Mahony was out of town on vacation and could not be reached for comment, according to his spokesman, Father Gregory Coiro. An archdiocese statement released by Coiro said the Catholic community regrets the court’s action, but the rulings “will have little real impact on site selection since the church is already looking forward with great excitement to building the new Cathedral of Our Lady of the Angels at another location.” (Mahony last month announced that the new cathedral would not be named St. Vibiana’s.)

The battle over St. Vibiana’s began in earnest June 1, when the archdiocese began dismantling the bell tower without the proper permit. A city inspector and a court ruling stopped the work and the matter has since gone through a bumpy round of legal, political and financial maneuvering. Meanwhile, the archdiocese has removed artifacts, statues and stained-glass windows from the church, which remains barricaded under city order as a seismic hazard.

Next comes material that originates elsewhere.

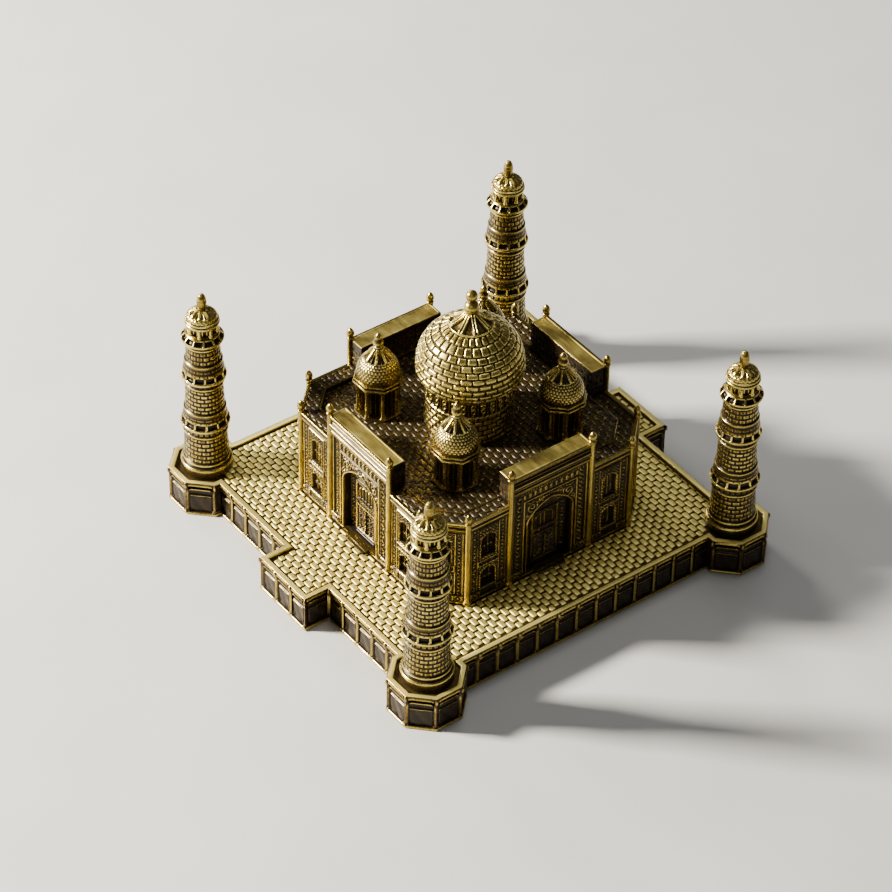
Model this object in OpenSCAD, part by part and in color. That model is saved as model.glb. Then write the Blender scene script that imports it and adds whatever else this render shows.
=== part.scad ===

Events have moved so quickly that one part of Thursday’s ruling is already moot. The archdiocese had argued that any further delays in razing the church would make it impossible to meet the cardinal’s deadline to dedicate the new cathedral Sept. 4, 2000, on the millennium feast day for Our Lady of the Angels, the city’s patroness. But the appeals panel said that church leaders had not proved that missing the date “will result in a significant impact on the free exercise of religion.”

The deadline issue disappeared because the cardinal announced July 22 that he would abandon the original site and look elsewhere downtown. Mahony’s decision leaves no reasons for city officials to push for demolition, said conservancy attorney Jack Rubens.

“For all practical purposes, we’ve won,” Rubens said Thursday. “Now someone has to tell the city that the war is over and they can stop fighting.”